### AIM
Copy nothing but the lines below running from the line containing "rib_list = [box(-FLAP_W" through the line containing "bpy.data.objects.remove(obj)", both end lines included.

### RECORDS PROVIDED
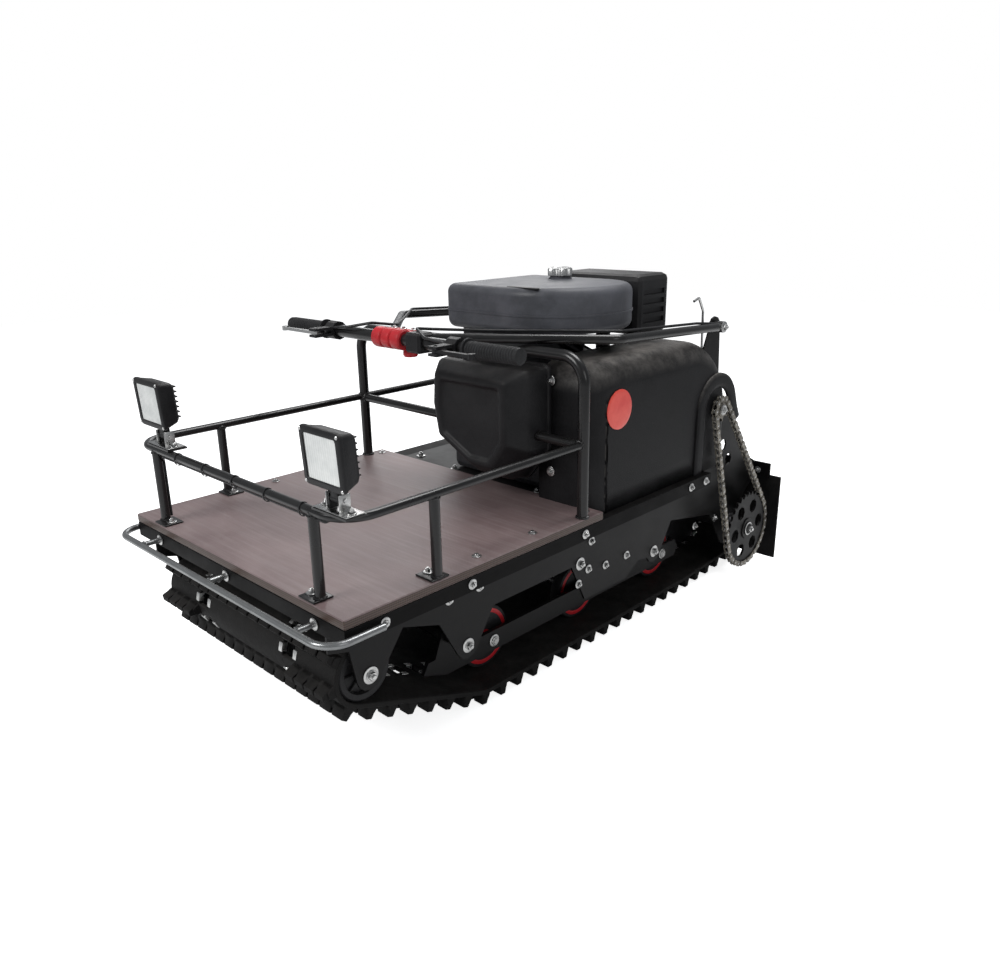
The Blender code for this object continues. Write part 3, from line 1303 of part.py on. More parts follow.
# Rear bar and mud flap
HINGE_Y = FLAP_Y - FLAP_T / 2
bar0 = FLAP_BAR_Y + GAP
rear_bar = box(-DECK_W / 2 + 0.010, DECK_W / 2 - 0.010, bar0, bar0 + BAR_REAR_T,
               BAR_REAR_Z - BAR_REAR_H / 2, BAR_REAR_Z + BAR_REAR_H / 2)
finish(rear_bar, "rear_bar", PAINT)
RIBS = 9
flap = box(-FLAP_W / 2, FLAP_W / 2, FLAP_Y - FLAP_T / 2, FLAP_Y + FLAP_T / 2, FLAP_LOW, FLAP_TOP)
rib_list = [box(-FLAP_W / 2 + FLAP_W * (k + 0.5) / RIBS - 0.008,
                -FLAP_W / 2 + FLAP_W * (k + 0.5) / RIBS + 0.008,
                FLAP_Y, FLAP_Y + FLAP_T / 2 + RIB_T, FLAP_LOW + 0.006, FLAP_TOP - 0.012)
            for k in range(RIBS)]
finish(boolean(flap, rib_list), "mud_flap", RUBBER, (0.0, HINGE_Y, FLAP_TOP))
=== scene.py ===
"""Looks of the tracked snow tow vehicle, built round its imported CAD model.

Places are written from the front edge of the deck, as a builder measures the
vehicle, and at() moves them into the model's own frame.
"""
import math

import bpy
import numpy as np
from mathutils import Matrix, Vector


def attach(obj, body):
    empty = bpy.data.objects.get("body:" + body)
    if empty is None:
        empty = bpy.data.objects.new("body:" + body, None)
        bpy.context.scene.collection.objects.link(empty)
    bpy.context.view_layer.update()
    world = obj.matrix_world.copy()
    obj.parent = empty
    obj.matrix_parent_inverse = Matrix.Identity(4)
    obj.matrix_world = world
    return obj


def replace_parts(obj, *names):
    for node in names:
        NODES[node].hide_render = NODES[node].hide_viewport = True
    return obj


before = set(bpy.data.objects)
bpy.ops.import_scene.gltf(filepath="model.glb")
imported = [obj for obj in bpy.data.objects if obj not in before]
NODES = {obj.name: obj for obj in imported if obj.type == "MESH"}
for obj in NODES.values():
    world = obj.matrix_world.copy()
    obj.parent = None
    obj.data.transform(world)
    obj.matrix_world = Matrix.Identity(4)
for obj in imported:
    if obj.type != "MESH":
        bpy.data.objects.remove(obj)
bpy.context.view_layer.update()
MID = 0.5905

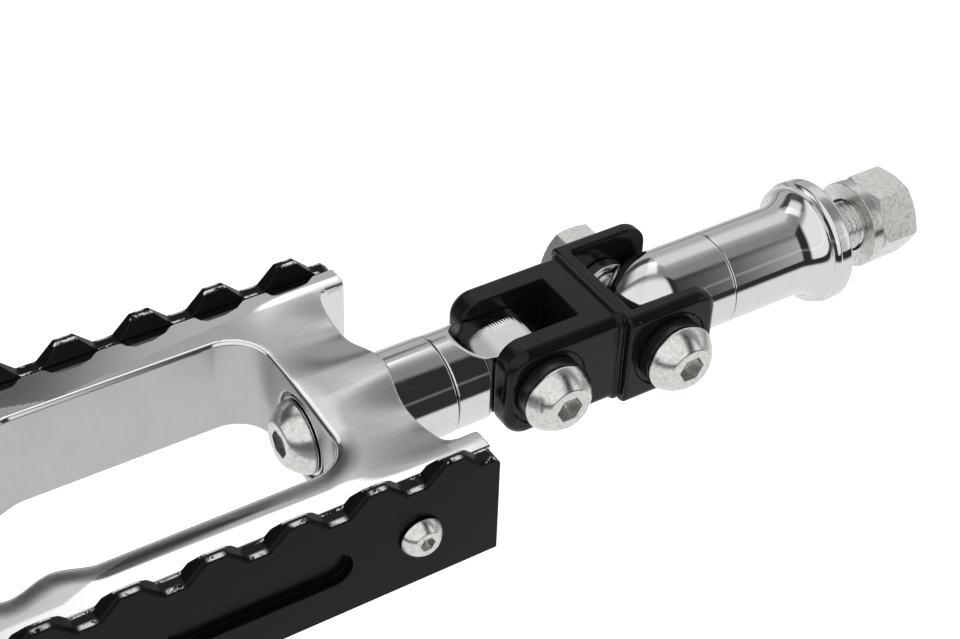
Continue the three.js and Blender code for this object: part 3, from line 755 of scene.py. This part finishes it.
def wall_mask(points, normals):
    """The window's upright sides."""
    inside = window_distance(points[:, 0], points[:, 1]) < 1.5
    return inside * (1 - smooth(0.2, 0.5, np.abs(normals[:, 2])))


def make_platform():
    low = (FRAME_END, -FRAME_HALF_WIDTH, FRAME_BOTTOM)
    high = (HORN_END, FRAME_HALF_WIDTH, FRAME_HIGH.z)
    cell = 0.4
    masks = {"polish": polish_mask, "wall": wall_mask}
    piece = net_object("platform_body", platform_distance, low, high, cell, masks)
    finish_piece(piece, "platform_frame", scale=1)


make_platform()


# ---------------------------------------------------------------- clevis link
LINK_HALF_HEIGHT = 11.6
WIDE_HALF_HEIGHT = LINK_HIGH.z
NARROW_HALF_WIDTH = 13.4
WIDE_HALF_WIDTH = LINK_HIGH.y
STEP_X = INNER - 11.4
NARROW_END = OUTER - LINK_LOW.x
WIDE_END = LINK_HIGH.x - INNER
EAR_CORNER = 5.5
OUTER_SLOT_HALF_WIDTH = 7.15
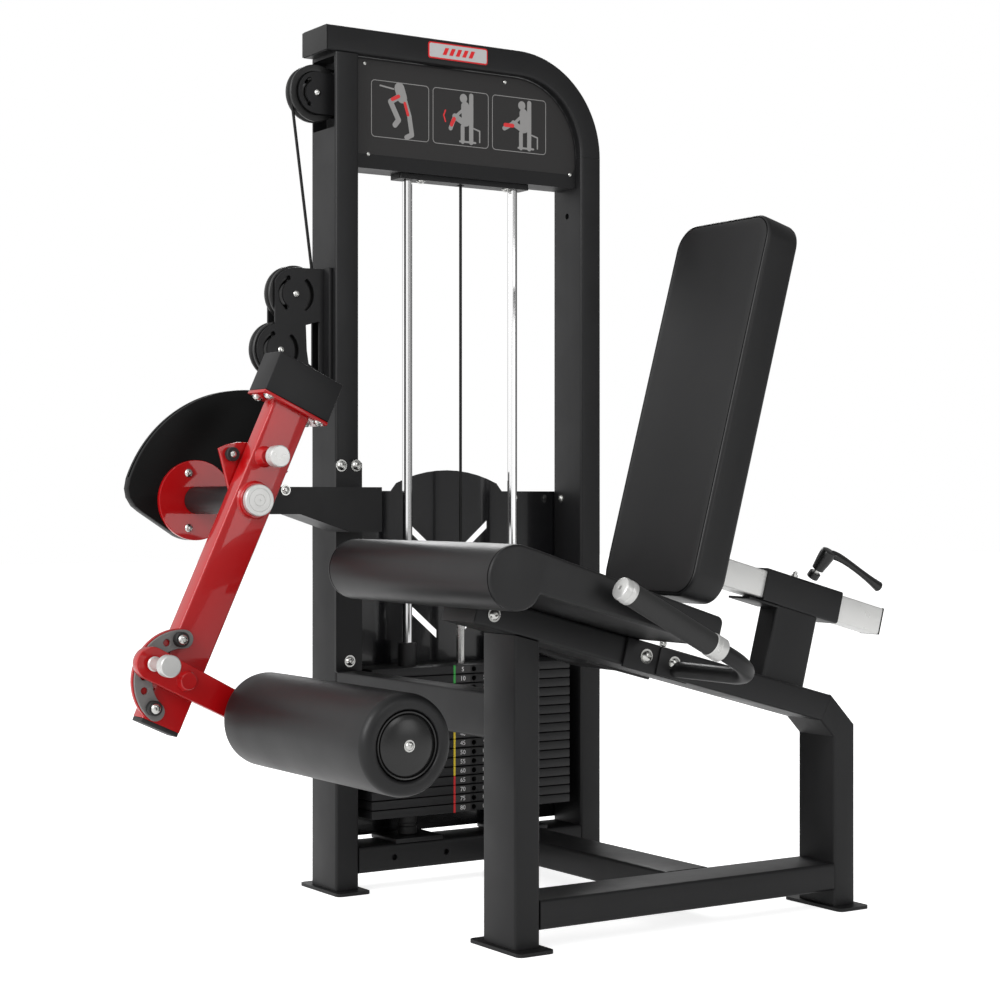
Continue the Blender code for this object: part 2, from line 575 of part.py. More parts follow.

### THE REPLY
rib_list = [box(-FLAP_W / 2 + FLAP_W * (k + 0.5) / RIBS - 0.008,
                -FLAP_W / 2 + FLAP_W * (k + 0.5) / RIBS + 0.008,
                FLAP_Y, FLAP_Y + FLAP_T / 2 + RIB_T, FLAP_LOW + 0.006, FLAP_TOP - 0.012)
            for k in range(RIBS)]
finish(boolean(flap, rib_list), "mud_flap", RUBBER, (0.0, HINGE_Y, FLAP_TOP))
=== scene.py ===
"""Looks of the tracked snow tow vehicle, built round its imported CAD model.

Places are written from the front edge of the deck, as a builder measures the
vehicle, and at() moves them into the model's own frame.
"""
import math

import bpy
import numpy as np
from mathutils import Matrix, Vector


def attach(obj, body):
    empty = bpy.data.objects.get("body:" + body)
    if empty is None:
        empty = bpy.data.objects.new("body:" + body, None)
        bpy.context.scene.collection.objects.link(empty)
    bpy.context.view_layer.update()
    world = obj.matrix_world.copy()
    obj.parent = empty
    obj.matrix_parent_inverse = Matrix.Identity(4)
    obj.matrix_world = world
    return obj


def replace_parts(obj, *names):
    for node in names:
        NODES[node].hide_render = NODES[node].hide_viewport = True
    return obj


before = set(bpy.data.objects)
bpy.ops.import_scene.gltf(filepath="model.glb")
imported = [obj for obj in bpy.data.objects if obj not in before]
NODES = {obj.name: obj for obj in imported if obj.type == "MESH"}
for obj in NODES.values():
    world = obj.matrix_world.copy()
    obj.parent = None
    obj.data.transform(world)
    obj.matrix_world = Matrix.Identity(4)
for obj in imported:
    if obj.type != "MESH":
        bpy.data.objects.remove(obj)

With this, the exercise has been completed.